Happily, Neuwirth and Lane get terrific comic support from the ensemble. Most notably there's devilishly droll Kevin Chamberlin's moon loving Uncle Fester and Jackie Hoffman's show-stopping 102-year-old grandma. At one point during the performance I attended Hoffman even had her onstage colleagues struggle to control their own chuckles. She also set off gales of laughter when she responded to torture-loving grandson Pugsley's (Adam Riegler) complaint that he doesn't understand her references to Mary Poppins and Medea with "Well, stop the damn texting and pick up a book once in a while." The script is peppered with other sly zingers which, if the audience at the performance I attended is any indication, will go over big time — though devotees of the New Yorker cartoons are likely to find some of the jokeyness incompatible with the subtleness of the Charles Addams characters.
Not to be overlooked is Zachary James as the super-sized Lon Chaney like butler, Lurch. While it's Wednesday's hankering for the boy from Ohio (Wesley Taylor) triggers the plot complications, the role is written to make Rodriguez come off a bit too bland to be a true blue Addams.

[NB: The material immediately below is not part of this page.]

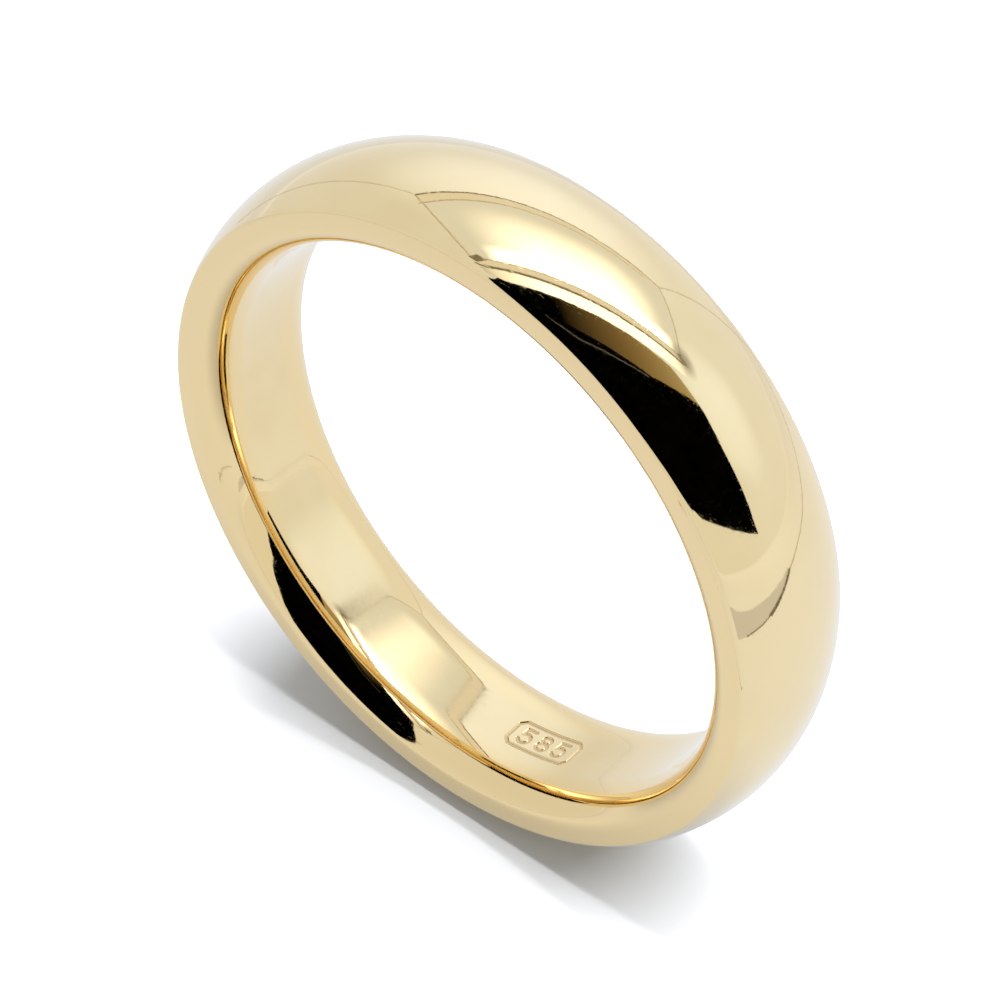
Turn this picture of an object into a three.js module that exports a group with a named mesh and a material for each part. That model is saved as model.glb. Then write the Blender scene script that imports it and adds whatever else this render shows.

The addition of the non-Addams family overloads the cast but Broadway stars Carolee Carmello and Terrence Mann are good enough to make the Beinekes add to the overall hilarity — she as the compulsive rhymer Alice whose name prompts one of Brickman's and Elice's funniest referential laugh lines. . .Mann as Mal, the business man who also has a few quirks ready to burst loose from the Babbitt persona.
Good as all the performers are, they come close to being upstaged by Phelim McDermott and Julian Crouch's ingenious stage version of the Addams mansion which has been located to Central Park (complete with a skyline view). It's full of pop-up surprises and amazing props that include a giant squid (one of puppeteer Basil Twist's stunning contributions).
This is a big, old-fashioned Broadway musical with a fair share of real show tunes. The ghoulishness notwithstanding, Lippa has managed to include some pleasing ballads. As for the production, it features every theatrical bell and whistle you could wish for. Smoke rises from the stage from the moment the curtain opens. As a matter of fact, the curtain doesn't just open but is given its own amusing dramatic fillip. For a pleasant change the amplification is restrained so that every word of the lyrics can be heard.
Unlike Grandma and Fester, you don't have to feel compelled to howl "AA-OOH" at the smell of blood to have a bloody good time at this exhilaratingly silly show. It has all the ingredients to make it the season's de-rigueur mortis ticket: a new but not too new plot. . .a well-known brand name. . . a talented cast and designers. . .sensationally splashy scenery and props . . . witty lyrics. To go back to this review's beginning, just suppose that at the end of the show Gomez were to ask the audience " Are you unhappy?" More than likely they'd shout "No, no, no. Completely happy!"